Will you repeat only the lines beginning at the one that mentions "const washer = washerGeometry();" and ending at the one that mentions "points = [vertex.co", both of them included, exactly?

____________________

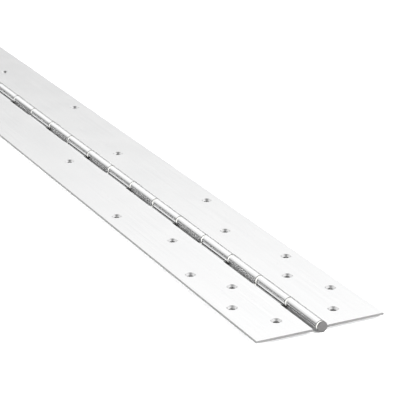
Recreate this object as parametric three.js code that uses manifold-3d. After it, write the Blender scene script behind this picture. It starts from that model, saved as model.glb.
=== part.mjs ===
// Piano hinge (continuous pin-and-barrel hinge) in stainless sheet, lying open flat.
// Millimetres. +Y runs along the pin, +X across to the right leaf, +Z away from the mounting face.
// The origin is at the lowest line of the barrel, under the pin, half way along the hinge.
import * as THREE from "three";
import { mergeVertices } from "three/addons/utils/BufferGeometryUtils.js";
import Module from "manifold-3d";

const wasm = await Module();
wasm.setup();

// Driving dimensions
const KNUCKLE_PITCH = 50.8; // two inches, each knuckle with one bearing
const KNUCKLE_COUNT = 24;
const SHEET_THICKNESS = 1.9; // 14 gauge
const LEAF_WIDTH = 58.75; // pin axis to outer edge, so the open hinge is 117.5 wide
const PIN_RADIUS = 2.0; // 5/32 inch pin
const BORE_RADIUS = 2.7; // inside of a rolled knuckle
const FACE_DROP = 0.7; // front face of a leaf to the pin axis, half the gap between closed leaves
const FLAT_START = 7.9; // pin axis to where the flat of a leaf begins, and to the edge of a notch
const BEND_RADIUS = 3.0; // middle of the sheet, where the flat turns down to run under the pin
const SEAM_ANGLE = THREE.MathUtils.degToRad(15); // the rolled end stops this far below the pin axis
const CURL_STEPS = 20;
const BEND_STEPS = 4;
const KNUCKLE_SEPARATION = 2.4; // axial room for a bearing flange between two knuckles

// Screw holes, in pitches from each end; the rows alternate between inner and outer
const FIRST_HOLE = 0.52;
const HOLE_STEPS = [0.75, 0.75, 0.75, 1.5, 1.5];
const WIDE_STEPS = 2; // equal steps that take up the rest of the way to the middle hole
const INNER_ROW = 26.2;
const OUTER_ROW = 46.0;
const HOLE_RADIUS = 2.8;
const COUNTERSINK_RADIUS = 4.6;
const COUNTERSINK_DEPTH = 1.8;
const HOLE_SEGMENTS = 14;

// Nylon bearings, end washers and pin caps
const AXIAL_GAP = 0.15;
const SLEEVE_BORE = PIN_RADIUS + 0.07;
const SLEEVE_RADIUS = BORE_RADIUS - 0.08;
const SLEEVE_REACH = 8; // how far a sleeve runs into the knuckle on each side
const FLANGE_RADIUS = 4.3;
const WASHER_THICKNESS = 1.7;
const CAP_THICKNESS = 1.1;
const CAP_RADIUS = 4.6;
const CAP_CHAMFER = 0.2;
const ROUND_SEGMENTS = 16;

// Worked-out sizes
const BARREL_RADIUS = BORE_RADIUS + SHEET_THICKNESS;
const LEAF_LENGTH = KNUCKLE_PITCH * KNUCKLE_COUNT;
const HALF_LENGTH = LEAF_LENGTH / 2;
const HALF_SEPARATION = KNUCKLE_SEPARATION / 2;
const PIN_HEIGHT = BARREL_RADIUS;
const FRONT_FACE = PIN_HEIGHT - FACE_DROP;
const BACK_FACE = FRONT_FACE - SHEET_THICKNESS;
const BARREL_END = HALF_LENGTH - HALF_SEPARATION;
const WASHER_START = BARREL_END + AXIAL_GAP;
const WASHER_END = WASHER_START + WASHER_THICKNESS;
const CAP_START = WASHER_END + AXIAL_GAP;

const stainlessLeaf = new THREE.MeshStandardMaterial({ color: 0xe4e5e6, roughness: 0.3, metalness: 1 });
const stainlessPin = new THREE.MeshStandardMaterial({ color: 0xc9cacb, roughness: 0.25, metalness: 1 });
const stainlessCap = new THREE.MeshStandardMaterial({ color: 0x999693, roughness: 0.4, metalness: 1 });
const whiteNylon = new THREE.MeshStandardMaterial({ color: 0xf1f1ee, roughness: 0.5, metalness: 0 });

function toSolid(geometry) {
  const bare = geometry.clone();
  bare.deleteAttribute("normal");
  bare.deleteAttribute("uv");
  const merged = mergeVertices(bare, 1e-4);
  return new wasm.Manifold(
    new wasm.Mesh({
      numProp: 3,
      vertProperties: new Float32Array(merged.attributes.position.array),
      triVerts: new Uint32Array(merged.index.array),
    }),
  );
}

function toGeometry(solid) {
  const mesh = solid.getMesh();
  const geometry = new THREE.BufferGeometry();
  geometry.setAttribute("position", new THREE.BufferAttribute(mesh.vertProperties, 3));
  geometry.setIndex(new THREE.BufferAttribute(mesh.triVerts, 1));
  geometry.computeVertexNormals();
  return geometry;
}

function namedMesh(name, geometry, material) {
  const mesh = new THREE.Mesh(geometry, material);
  mesh.name = name;
  return mesh;
}

// How steeply the sheet drops from the flat of the leaf to the underside of the pin: the slope of the
// straight line that touches both the rolled curl and the bend above it, at the middle of the sheet.
function rampAngle() {
  const curlRadius = BORE_RADIUS + SHEET_THICKNESS / 2;
  const bendBelowPin = FACE_DROP + SHEET_THICKNESS / 2 + BEND_RADIUS;
  const centres = Math.hypot(FLAT_START, bendBelowPin);
  return Math.asin((curlRadius + BEND_RADIUS) / centres) - Math.atan2(bendBelowPin, FLAT_START);
}

// An arc as points, ends included.
function arcPoints(x, z, radius, from, to, steps) {
  const points = [];
  for (let i = 0; i <= steps; i++) {
    const angle = from + ((to - from) * i) / steps;
    points.push(new THREE.Vector2(x + radius * Math.cos(angle), z + radius * Math.sin(angle)));
  }
  return points;
}

// Cross-section of a leaf through a knuckle: flat sheet that drops under the pin and is rolled over it.
function leafSection() {
  const ramp = rampAngle();
  const curlStart = ramp - Math.PI / 2;
  const curlEnd = -2 * Math.PI - SEAM_ANGLE;
  const bendCentre = FRONT_FACE - SHEET_THICKNESS / 2 - BEND_RADIUS;
  const under = BEND_RADIUS - SHEET_THICKNESS / 2;
  const over = BEND_RADIUS + SHEET_THICKNESS / 2;
  const up = Math.PI / 2;
  return new THREE.Shape([
    new THREE.Vector2(LEAF_WIDTH, BACK_FACE),
    ...arcPoints(FLAT_START, bendCentre, under, up, up + ramp, BEND_STEPS),
    ...arcPoints(0, PIN_HEIGHT, BARREL_RADIUS, curlStart, curlEnd, CURL_STEPS),
    ...arcPoints(0, PIN_HEIGHT, BORE_RADIUS, curlEnd, curlStart, CURL_STEPS),
    ...arcPoints(FLAT_START, bendCentre, over, up + ramp, up, BEND_STEPS),
    new THREE.Vector2(LEAF_WIDTH, FRONT_FACE),
  ]);
}

// One notch, which the other leaf's knuckle and a bearing flange on each side of it turn in.
function notch(centreY) {
  const room = 1;
  const left = -BARREL_RADIUS - room;
  const height = 2 * BARREL_RADIUS + 2 * room;
  const geometry = new THREE.BoxGeometry(FLAT_START - left, KNUCKLE_PITCH + KNUCKLE_SEPARATION, height);
  geometry.translate((FLAT_START + left) / 2, centreY, PIN_HEIGHT);
  return toSolid(geometry);
}

// The space taken out by one countersunk screw hole.
function screwHole(x, y) {
  const room = 1;
  const coneFoot = FRONT_FACE - COUNTERSINK_DEPTH;
  const profile = [
    new THREE.Vector2(0, BACK_FACE - room),
    new THREE.Vector2(HOLE_RADIUS, BACK_FACE - room),
    new THREE.Vector2(HOLE_RADIUS, coneFoot),
    new THREE.Vector2(COUNTERSINK_RADIUS, FRONT_FACE),
    new THREE.Vector2(COUNTERSINK_RADIUS, FRONT_FACE + room),
    new THREE.Vector2(0, FRONT_FACE + room),
  ];
  const geometry = new THREE.LatheGeometry(profile, HOLE_SEGMENTS);
  geometry.rotateX(Math.PI / 2);
  geometry.translate(x, y, 0);
  return toSolid(geometry);
}

// Hole centres of one leaf: a staggered row from one end to the middle, and its mirror image.
function holeCentres() {
  const closeSteps = HOLE_STEPS.reduce((sum, step) => sum + step, 0);
  const wideStep = (KNUCKLE_COUNT / 2 - FIRST_HOLE - closeSteps) / WIDE_STEPS;
  const steps = [...HOLE_STEPS, ...Array(WIDE_STEPS).fill(wideStep)];
  const centres = [];
  let pitches = FIRST_HOLE;
  steps.forEach((step, i) => {
    const x = i % 2 === 0 ? INNER_ROW : OUTER_ROW;
    const y = HALF_LENGTH - pitches * KNUCKLE_PITCH;
    centres.push([x, y], [x, -y]);
    pitches += step;
  });
  centres.push([steps.length % 2 === 0 ? INNER_ROW : OUTER_ROW, 0]);
  return centres;
}

// The right leaf. Its own knuckles are the even ones, counted from the -Y end.
function leafGeometry() {
  const blank = new THREE.ExtrudeGeometry(leafSection(), {
    depth: LEAF_LENGTH,
    bevelEnabled: false,
  });
  blank.rotateX(Math.PI / 2);
  blank.translate(0, HALF_LENGTH + HALF_SEPARATION, 0);
  let leaf = toSolid(blank);
  for (let k = 1; k < KNUCKLE_COUNT; k += 2) {
    leaf = leaf.subtract(notch((k + 0.5) * KNUCKLE_PITCH - HALF_LENGTH));
  }
  for (const [x, y] of holeCentres()) {
    leaf = leaf.subtract(screwHole(x, y));
  }
  return toGeometry(leaf);
}

// A ring turned about the pin, from a closed profile of [radius, y] pairs.
function turned(pairs) {
  const profile = pairs.map(([r, y]) => new THREE.Vector2(r, y));
  return new THREE.LatheGeometry(profile, ROUND_SEGMENTS);
}

// A bearing: a sleeve round the pin with a flange that keeps two knuckles apart.
function bearingGeometry() {
  const halfFlange = HALF_SEPARATION - AXIAL_GAP;
  return turned([
    [SLEEVE_BORE, -SLEEVE_REACH],
    [SLEEVE_RADIUS, -SLEEVE_REACH],
    [SLEEVE_RADIUS, -halfFlange],
    [FLANGE_RADIUS, -halfFlange],
    [FLANGE_RADIUS, halfFlange],
    [SLEEVE_RADIUS, halfFlange],
    [SLEEVE_RADIUS, SLEEVE_REACH],
    [SLEEVE_BORE, SLEEVE_REACH],
    [SLEEVE_BORE, -SLEEVE_REACH],
  ]);
}

// The +Y end washer: a flange under the cap, with a sleeve on its inner side only.
function washerGeometry() {
  const sleeveEnd = BARREL_END - SLEEVE_REACH;
  return turned([
    [SLEEVE_BORE, sleeveEnd],
    [SLEEVE_RADIUS, sleeveEnd],
    [SLEEVE_RADIUS, WASHER_START],
    [FLANGE_RADIUS, WASHER_START],
    [FLANGE_RADIUS, WASHER_END],
    [SLEEVE_BORE, WASHER_END],
    [SLEEVE_BORE, sleeveEnd],
  ]);
}

// The +Y pin cap: a plain disc with a broken edge.
function capGeometry() {
  const face = CAP_START + CAP_THICKNESS;
  return turned([
    [0, CAP_START],
    [CAP_RADIUS, CAP_START],
    [CAP_RADIUS, face - CAP_CHAMFER],
    [CAP_RADIUS - CAP_CHAMFER, face],
    [0, face],
  ]);
}

function pinGeometry() {
  return new THREE.CylinderGeometry(PIN_RADIUS, PIN_RADIUS, 2 * WASHER_END, ROUND_SEGMENTS);
}

const hinge = new THREE.Group();

// The two leaves are the same stamping, one turned half round.
const leaf = leafGeometry();
const leafRight = namedMesh("leaf_right", leaf, stainlessLeaf);
const leafLeft = namedMesh("leaf_left", leaf, stainlessLeaf);
leafLeft.rotation.z = Math.PI;
hinge.add(leafLeft, leafRight);

// Everything on the pin is placed along the pin axis.
const pinLine = new THREE.Group();
pinLine.position.z = PIN_HEIGHT;
hinge.add(pinLine);
pinLine.add(namedMesh("hinge_pin", pinGeometry(), stainlessPin));

const bearing = bearingGeometry();
for (let i = 1; i < KNUCKLE_COUNT; i++) {
  const mesh = namedMesh("bearing_" + String(i).padStart(2, "0"), bearing, whiteNylon);
  mesh.position.y = i * KNUCKLE_PITCH - HALF_LENGTH;
  pinLine.add(mesh);
}

const washer = washerGeometry();
const cap = capGeometry();
for (const [end, turn] of [["near", Math.PI], ["far", 0]]) {
  const endGroup = new THREE.Group();
  endGroup.rotation.z = turn;
  endGroup.add(namedMesh("end_washer_" + end, washer, whiteNylon));
  endGroup.add(namedMesh("pin_cap_" + end, cap, stainlessCap));
  pinLine.add(endGroup);
}

export default hinge;
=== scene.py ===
"""Piano hinge: the fine visual pieces, their materials, and the studio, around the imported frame.

Metres, +Z up. +Y runs along the pin and +X across to the right leaf.
"""

import math

import bmesh
import bpy
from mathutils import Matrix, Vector
from mathutils.geometry import delaunay_2d_cdt


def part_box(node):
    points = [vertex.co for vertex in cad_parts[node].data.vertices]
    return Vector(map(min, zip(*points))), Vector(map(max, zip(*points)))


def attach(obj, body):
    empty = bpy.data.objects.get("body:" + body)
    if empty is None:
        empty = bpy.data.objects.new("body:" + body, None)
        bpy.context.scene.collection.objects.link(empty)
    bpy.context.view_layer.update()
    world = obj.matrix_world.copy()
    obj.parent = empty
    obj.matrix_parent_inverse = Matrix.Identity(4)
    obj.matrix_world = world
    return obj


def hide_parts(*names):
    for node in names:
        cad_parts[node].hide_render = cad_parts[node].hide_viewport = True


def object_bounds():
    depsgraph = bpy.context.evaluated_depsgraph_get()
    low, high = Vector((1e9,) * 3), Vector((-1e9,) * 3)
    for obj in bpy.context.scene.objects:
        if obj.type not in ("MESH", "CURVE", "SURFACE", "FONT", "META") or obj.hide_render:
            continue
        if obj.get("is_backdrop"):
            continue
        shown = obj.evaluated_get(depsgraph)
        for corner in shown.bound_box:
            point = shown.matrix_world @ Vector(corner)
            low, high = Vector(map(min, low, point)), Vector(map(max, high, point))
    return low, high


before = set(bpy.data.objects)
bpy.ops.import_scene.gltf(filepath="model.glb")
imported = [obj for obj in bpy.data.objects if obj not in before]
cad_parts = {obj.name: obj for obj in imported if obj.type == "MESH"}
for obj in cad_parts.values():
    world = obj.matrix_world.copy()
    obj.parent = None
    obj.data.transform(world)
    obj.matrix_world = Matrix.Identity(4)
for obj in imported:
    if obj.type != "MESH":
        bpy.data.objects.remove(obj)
cad_low, cad_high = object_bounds()

MM = 0.001

# The sheet and its rolled knuckles
SHEET = 1.9 * MM
BARREL_RADIUS = 4.6 * MM
FACE_DROP = 0.7 * MM  # front face of a leaf below the pin axis
FLAT_START = 7.9 * MM  # where the flat begins, and the edge of a notch
BEND_RADIUS = 3.0 * MM  # middle of the sheet
SEAM_ANGLE = math.radians(15)
SEPARATION = 2.4 * MM  # between two knuckles
PITCH = 50.8 * MM
KNUCKLES = 24
EDGE_ROUND = 0.2 * MM
CORNER_ROUND = 0.35 * MM
CURL_STEPS = 66
BEND_STEPS = 6
TIP_STEPS = 3
EDGE_STEPS = 3
CORNER_STEPS = 5

# Screw holes, in pitches from each end; the rows alternate between inner and outer
FIRST_HOLE = 0.52
HOLE_STEPS = [0.75, 0.75, 0.75, 1.5, 1.5]
WIDE_STEPS = 2
INNER_ROW = 26.2 * MM
OUTER_ROW = 46.0 * MM
HOLE_RADIUS = 2.8 * MM
COUNTERSINK_RADIUS = 4.6 * MM
COUNTERSINK_DEPTH = 1.8 * MM
HOLE_SEGMENTS = 64
RIM_ROUND = 0.1 * MM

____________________

_RESULT:_
const washer = washerGeometry();
const cap = capGeometry();
for (const [end, turn] of [["near", Math.PI], ["far", 0]]) {
  const endGroup = new THREE.Group();
  endGroup.rotation.z = turn;
  endGroup.add(namedMesh("end_washer_" + end, washer, whiteNylon));
  endGroup.add(namedMesh("pin_cap_" + end, cap, stainlessCap));
  pinLine.add(endGroup);
}

export default hinge;
=== scene.py ===
"""Piano hinge: the fine visual pieces, their materials, and the studio, around the imported frame.

Metres, +Z up. +Y runs along the pin and +X across to the right leaf.
"""

import math

import bmesh
import bpy
from mathutils import Matrix, Vector
from mathutils.geometry import delaunay_2d_cdt


def part_box(node):
    points = [vertex.co for vertex in cad_parts[node].data.vertices]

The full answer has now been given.